**Source excerpt:**
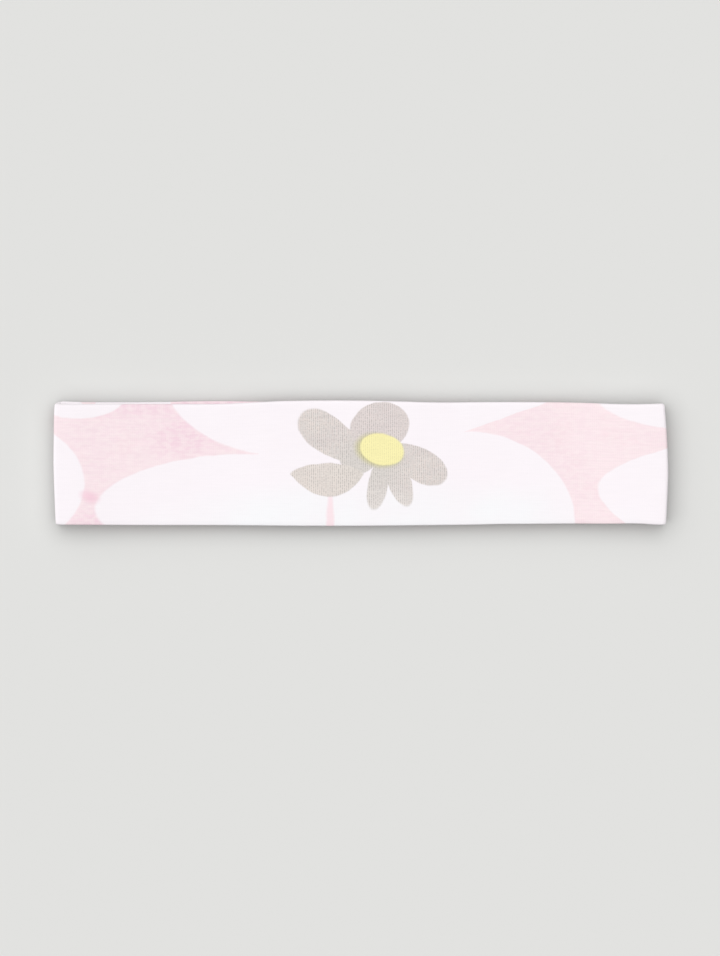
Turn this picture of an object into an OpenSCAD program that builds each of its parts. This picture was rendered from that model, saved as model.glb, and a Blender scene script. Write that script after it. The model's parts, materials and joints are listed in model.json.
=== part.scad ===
// Jersey loop headband, lying flat: a tube of printed single jersey, closed into a loop.
// X runs along the band, Y across it and Z up. The origin is below the middle of the band,
// on the surface that it lies on. The cloth bends along lines across the band, so it is cut
// there into sections: panels in the back and front half, and a fold at each end.

/* [Band] */
// Length of the band lying flat, half its way round
flat_length = 215; // [160:5:280]
// Width of the band
band_w = 43; // [30:1:80]
// Space between the back half and the front half
halves_gap = 0.9; // [0.7:0.1:3]

/* [Cloth] */
// Thickness of one layer of jersey
cloth_t = 0.5; // [0.4:0.05:0.7]
// Width of the allowance that the long seam turns inside, at the bottom edge
allowance_w = 5; // [3:0.5:7]
// Width of the allowance that the join turns inside, on each side of it
join_allowance_w = 6; // [4:0.5:7]

/* [Bending] */
// Panels on each side of the middle panel, in each half
side_panels = 3; // [2:1:4]
// Gap between two sections where the cloth bends
bend_gap = 0.3; // [0.2:0.05:0.5]
// Angle to spare between two panels when the loop is fully open
spare_angle = 2; // [1:0.5:5]

/* [Stitching] */
// Thickness of the sewing thread
thread_t = 0.3; // [0.2:0.05:0.4]
// Width of the overlock thread along a raw edge
overlock_w = 0.8; // [0.5:0.1:1.2]
// Length of one closing stitch
stitch_l = 2; // [1:0.25:2.5]
// Distance from one closing stitch to the next
stitch_pitch = 3; // [3:0.25:5]
// Distance from the join to the closing stitches
stitch_inset = 1.2; // [1:0.1:3]

/* [Hidden] */
$fn = 32;
panels = 2 * side_panels + 1;
panel_l = flat_length / panels;
full_bend = 180 / panels;
// Each half is four layers thick at the long seam: its two sides and the allowance's two layers.
half_t = 4 * cloth_t;
hollow_t = half_t - 2 * cloth_t;
total_t = 2 * half_t + halves_gap;
edge_r = half_t / 2;
hollow_y0 = cloth_t + allowance_w - band_w / 2;
hollow_y1 = band_w / 2 - cloth_t;
join_x = panel_l / 2;
fold_mitre = 45;
// The sections are numbered round the loop from the middle of the back half, by the left fold.
left_fold_i = side_panels + 1;
front_i = 2 * side_panels + 2;
right_fold_i = 3 * side_panels + 3;
sections = 4 * side_panels + 4;
last_i = sections - 1;
SECTION_NAMES = concat(
    ["back_centre"],
    [for (k = [1:side_panels]) str("back_left_", k)],
    ["left_fold"],
    [for (k = [side_panels:-1:1]) str("front_left_", k)],
    ["front_centre"],
    [for (k = [1:side_panels]) str("front_right_", k)],
    ["right_fold"],
    [for (k = [side_panels:-1:1]) str("back_right_", k)]
);
jersey_pink = [0.98, 0.93, 0.95];
thread_white = [0.96, 0.95, 0.96];

// Half of the band cut across: two layers, closed by the fold at the top edge and by the
// seam at the bottom edge, where the allowance fills the space between them.
module band_profile() {
    difference() {
        union() {
            translate([edge_r - band_w / 2, 0]) square([band_w - 2 * edge_r, half_t]);
            for (side = [-1, 1]) translate([side * (band_w / 2 - edge_r), edge_r]) circle(edge_r);
        }
        hollow_profile();
    }
}

// The space between the two layers.
module hollow_profile() {
    hollow_r = hollow_t / 2;
    translate([hollow_y0, cloth_t]) square([hollow_y1 - hollow_r - hollow_y0, hollow_t]);
    translate([hollow_y1 - hollow_r, edge_r]) circle(hollow_r);
}

// The overlock thread along the raw edge of the allowance.
module overlock_profile() {
    translate([hollow_y0, edge_r - thread_t]) square([overlock_w, 2 * thread_t]);
}

// A profile drawn across the band, run from x0 to x1.
module along_band(x0, x1) {
    translate([x0, 0, 0]) rotate([90, 0, 90]) linear_extrude(x1 - x0) children();
}

// A prism across the band with this outline in X and Z.
module across_band(outline) {
    rotate([90, 0, 0]) linear_extrude(band_w + 2, center = true) polygon(outline);
}

// The side view of a panel, with its ends cut back so that it can bend inwards.
// The bending lines are on its lower face, the outer one.
function end_slope(is_fold) = is_fold ? fold_mitre : full_bend / 2 + spare_angle;
function end_lean(is_fold) = half_t * tan(end_slope(is_fold));
function panel_outline(slot) =
    let (x0 = (slot - 0.5) * panel_l + bend_gap / 2, x1 = (slot + 0.5) * panel_l - bend_gap / 2)
    [[x0, 0], [x1, 0], [x1 - end_lean(slot == side_panels), half_t],
        [x0 + end_lean(slot == -side_panels), half_t]];

// One panel's share of a profile. Slot 0 is the middle of the half, and -1 is left of it.
module panel(slot) {
    intersection() {
        along_band((slot - 0.5) * panel_l, (slot + 0.5) * panel_l) children();
        across_band(panel_outline(slot));
    }
}

// The left fold's share of a profile, which stands up between the two halves.
module left_fold() {
    x0 = -flat_length / 2;
    intersection() {
        translate([x0 + half_t, 0, 0]) rotate([0, 0, 90]) linear_extrude(total_t) children();
        across_band([[x0, bend_gap / 2], [x0 + half_t, half_t + bend_gap / 2],
            [x0 + half_t, total_t - half_t - bend_gap / 2], [x0, total_t - bend_gap / 2]]);
    }
}

// Section i's share of a profile, where that section lies.
module section(i) {
    if (i == left_fold_i) left_fold() children();
    else if (i == right_fold_i) mirror([1, 0, 0]) left_fold() children();
    else if (abs(i - front_i) <= side_panels)
        translate([0, 0, total_t]) mirror([0, 0, 1]) panel(i - front_i) children();
    else panel(i < front_i ? -i : sections - i) children();
}

// The two cloth ends that the join turns inside, between the layers of the section beside it.
module join_allowance(slot, x0) {
    intersection() {
        along_band(x0, x0 + join_allowance_w) hollow_profile();
        across_band(panel_outline(slot));
    }
}

module jersey(i) {
    color(jersey_pink) {
        section(i) band_profile();
        if (i == 0) join_allowance(0, join_x - join_allowance_w);
        if (i == last_i) join_allowance(1, join_x);
    }
}

// The overlock thread stops at the join's allowance, in the two sections beside the join.
module seam_thread(i) {
    color(thread_white) difference() {
        section(i) overlock_profile();
        if (i == 0 || i == last_i)
            translate([join_x - join_allowance_w, -band_w / 2, 0])
                cube([2 * join_allowance_w, band_w, half_t]);
    }
}

// The overlock thread along the raw edge of the join's allowance, inside the tube.
module join_thread() {
    thread_y0 = hollow_y0 + overlock_w + thread_t;
    color(thread_white)
        translate([join_x - join_allowance_w - overlock_w, thread_y0, edge_r - thread_t])
            cube([overlock_w, hollow_y1 - hollow_t - thread_y0, 2 * thread_t]);
}

// The hand stitches that close the join, on the side of the cloth that faces the head.
module closing_stitches() {
    stitch_x = join_x - bend_gap / 2 - end_lean(false) - stitch_inset - thread_t;
    room = band_w - 2 * edge_r - stitch_l;
    steps = floor(room / stitch_pitch);
    color(thread_white)
        for (k = [0:steps])
            translate([stitch_x, (k - steps / 2) * stitch_pitch - stitch_l / 2, half_t])
                cube([thread_t, stitch_l, thread_t]);
}

for (i = [0:last_i]) {
    jersey(i);
    seam_thread(i);
}
join_thread();
closing_stitches();
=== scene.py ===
# %% [markdown]
# # A printed jersey headband, lying flat
# The object is one strip of fine cotton jersey. It is folded lengthwise into a tube, so it is two
# layers thick, and the tube is closed into a loop that goes round a head. Here the loop lies
# collapsed: its front half rests on its back half, and the cloth turns back on itself at the two
# ends. X runs along the band, Y across it and Z up. Everything is in metres.
#
# The rigid model under these looks is 16 flat sections joined by hinges, so that the loop can
# open. Its boxes give every size that is used below.

# %% Load the frame
import json
import math

import bmesh
import bpy
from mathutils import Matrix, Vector

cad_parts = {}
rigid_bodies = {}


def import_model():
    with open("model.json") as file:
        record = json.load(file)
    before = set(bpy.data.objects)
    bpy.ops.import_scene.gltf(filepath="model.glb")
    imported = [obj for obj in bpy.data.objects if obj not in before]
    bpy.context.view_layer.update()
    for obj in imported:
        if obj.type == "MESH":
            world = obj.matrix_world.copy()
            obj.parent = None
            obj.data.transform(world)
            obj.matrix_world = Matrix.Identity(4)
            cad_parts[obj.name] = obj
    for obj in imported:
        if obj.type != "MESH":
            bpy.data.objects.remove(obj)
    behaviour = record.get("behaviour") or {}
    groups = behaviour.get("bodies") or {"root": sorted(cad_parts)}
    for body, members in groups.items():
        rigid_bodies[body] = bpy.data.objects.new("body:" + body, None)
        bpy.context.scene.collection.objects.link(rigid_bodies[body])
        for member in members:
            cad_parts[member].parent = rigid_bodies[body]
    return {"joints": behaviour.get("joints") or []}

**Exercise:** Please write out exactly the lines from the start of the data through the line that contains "stitch_inset = 1.2; // [1:0.1:3]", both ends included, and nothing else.

**Solution to this exercise:**
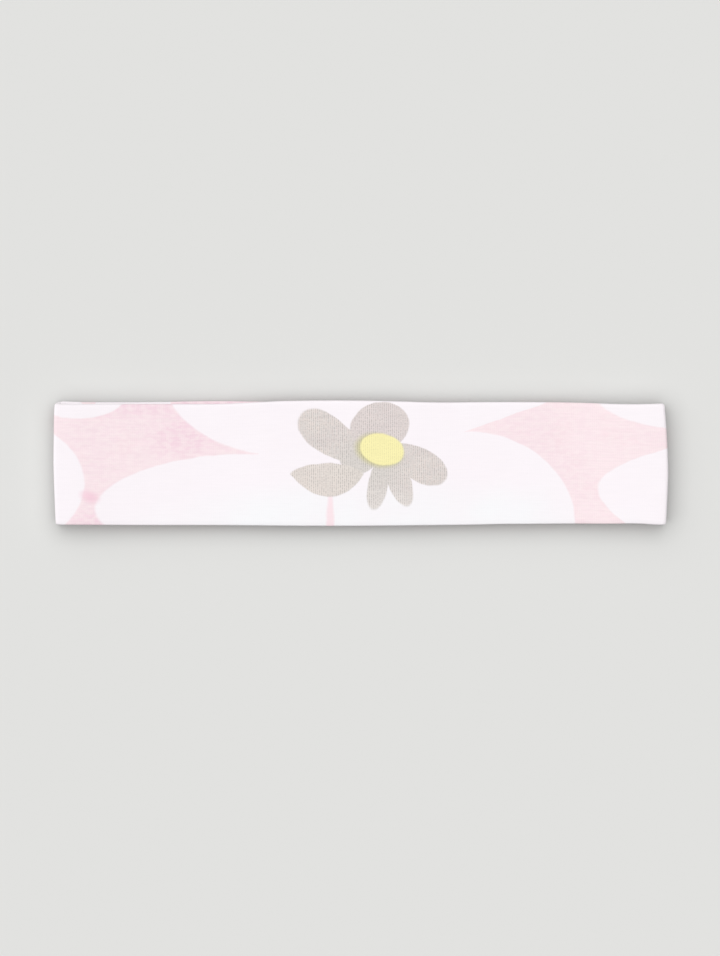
Turn this picture of an object into an OpenSCAD program that builds each of its parts. This picture was rendered from that model, saved as model.glb, and a Blender scene script. Write that script after it. The model's parts, materials and joints are listed in model.json.
=== part.scad ===
// Jersey loop headband, lying flat: a tube of printed single jersey, closed into a loop.
// X runs along the band, Y across it and Z up. The origin is below the middle of the band,
// on the surface that it lies on. The cloth bends along lines across the band, so it is cut
// there into sections: panels in the back and front half, and a fold at each end.

/* [Band] */
// Length of the band lying flat, half its way round
flat_length = 215; // [160:5:280]
// Width of the band
band_w = 43; // [30:1:80]
// Space between the back half and the front half
halves_gap = 0.9; // [0.7:0.1:3]

/* [Cloth] */
// Thickness of one layer of jersey
cloth_t = 0.5; // [0.4:0.05:0.7]
// Width of the allowance that the long seam turns inside, at the bottom edge
allowance_w = 5; // [3:0.5:7]
// Width of the allowance that the join turns inside, on each side of it
join_allowance_w = 6; // [4:0.5:7]

/* [Bending] */
// Panels on each side of the middle panel, in each half
side_panels = 3; // [2:1:4]
// Gap between two sections where the cloth bends
bend_gap = 0.3; // [0.2:0.05:0.5]
// Angle to spare between two panels when the loop is fully open
spare_angle = 2; // [1:0.5:5]

/* [Stitching] */
// Thickness of the sewing thread
thread_t = 0.3; // [0.2:0.05:0.4]
// Width of the overlock thread along a raw edge
overlock_w = 0.8; // [0.5:0.1:1.2]
// Length of one closing stitch
stitch_l = 2; // [1:0.25:2.5]
// Distance from one closing stitch to the next
stitch_pitch = 3; // [3:0.25:5]
// Distance from the join to the closing stitches
stitch_inset = 1.2; // [1:0.1:3]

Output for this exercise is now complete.